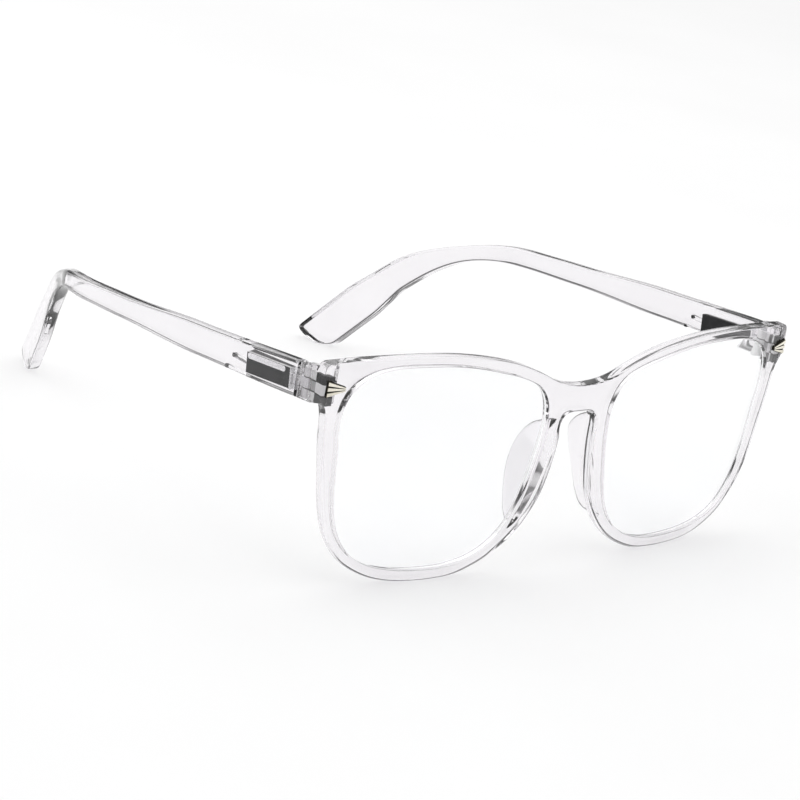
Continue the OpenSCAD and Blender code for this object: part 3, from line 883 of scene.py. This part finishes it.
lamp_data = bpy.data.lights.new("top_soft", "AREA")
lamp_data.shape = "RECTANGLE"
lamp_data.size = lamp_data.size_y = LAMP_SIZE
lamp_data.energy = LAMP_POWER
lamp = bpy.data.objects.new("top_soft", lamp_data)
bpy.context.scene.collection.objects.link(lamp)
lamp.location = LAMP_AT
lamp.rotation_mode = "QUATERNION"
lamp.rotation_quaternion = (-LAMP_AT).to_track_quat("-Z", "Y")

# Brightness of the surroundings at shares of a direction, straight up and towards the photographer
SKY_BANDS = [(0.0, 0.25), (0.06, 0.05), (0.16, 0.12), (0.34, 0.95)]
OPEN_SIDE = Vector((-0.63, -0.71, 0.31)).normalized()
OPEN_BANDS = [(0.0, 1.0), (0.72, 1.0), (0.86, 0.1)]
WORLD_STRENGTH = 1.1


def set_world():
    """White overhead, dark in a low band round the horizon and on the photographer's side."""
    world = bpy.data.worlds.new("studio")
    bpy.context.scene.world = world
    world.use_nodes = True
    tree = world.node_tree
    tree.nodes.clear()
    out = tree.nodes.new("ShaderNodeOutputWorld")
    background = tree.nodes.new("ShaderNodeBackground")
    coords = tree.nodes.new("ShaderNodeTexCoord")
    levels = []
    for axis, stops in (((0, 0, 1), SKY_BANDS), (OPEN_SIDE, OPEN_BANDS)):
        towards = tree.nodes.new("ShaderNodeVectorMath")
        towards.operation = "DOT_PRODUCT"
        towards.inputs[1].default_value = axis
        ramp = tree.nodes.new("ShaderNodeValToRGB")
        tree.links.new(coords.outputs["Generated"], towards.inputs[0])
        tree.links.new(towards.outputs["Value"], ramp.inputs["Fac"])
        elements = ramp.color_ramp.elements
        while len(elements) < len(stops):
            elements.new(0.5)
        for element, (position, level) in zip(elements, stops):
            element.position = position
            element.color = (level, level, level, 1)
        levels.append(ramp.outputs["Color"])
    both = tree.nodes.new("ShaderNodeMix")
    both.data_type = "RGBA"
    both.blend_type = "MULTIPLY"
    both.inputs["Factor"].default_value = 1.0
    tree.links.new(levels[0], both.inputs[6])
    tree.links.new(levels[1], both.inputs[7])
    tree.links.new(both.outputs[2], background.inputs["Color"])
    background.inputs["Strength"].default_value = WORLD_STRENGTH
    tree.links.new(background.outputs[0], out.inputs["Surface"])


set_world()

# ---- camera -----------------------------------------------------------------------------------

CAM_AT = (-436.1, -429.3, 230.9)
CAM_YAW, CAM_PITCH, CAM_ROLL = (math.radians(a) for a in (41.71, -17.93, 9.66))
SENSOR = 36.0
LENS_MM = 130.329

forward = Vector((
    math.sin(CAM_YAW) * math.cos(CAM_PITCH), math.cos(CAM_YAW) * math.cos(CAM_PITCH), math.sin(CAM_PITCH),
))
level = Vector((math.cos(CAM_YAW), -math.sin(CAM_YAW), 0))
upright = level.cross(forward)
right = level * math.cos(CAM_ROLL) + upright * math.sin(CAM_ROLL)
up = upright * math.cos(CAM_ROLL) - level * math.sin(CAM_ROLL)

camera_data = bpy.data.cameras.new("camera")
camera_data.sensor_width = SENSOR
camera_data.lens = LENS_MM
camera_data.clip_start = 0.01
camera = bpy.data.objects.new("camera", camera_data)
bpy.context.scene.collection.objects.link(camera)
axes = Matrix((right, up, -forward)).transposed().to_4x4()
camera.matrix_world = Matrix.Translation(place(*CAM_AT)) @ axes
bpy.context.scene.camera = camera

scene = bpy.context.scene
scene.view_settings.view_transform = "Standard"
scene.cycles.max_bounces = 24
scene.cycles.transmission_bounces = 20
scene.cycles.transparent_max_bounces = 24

__Problem to work on__:
Provide solely the number of lines in the data that include the word "scene".

__Exercise output__:
10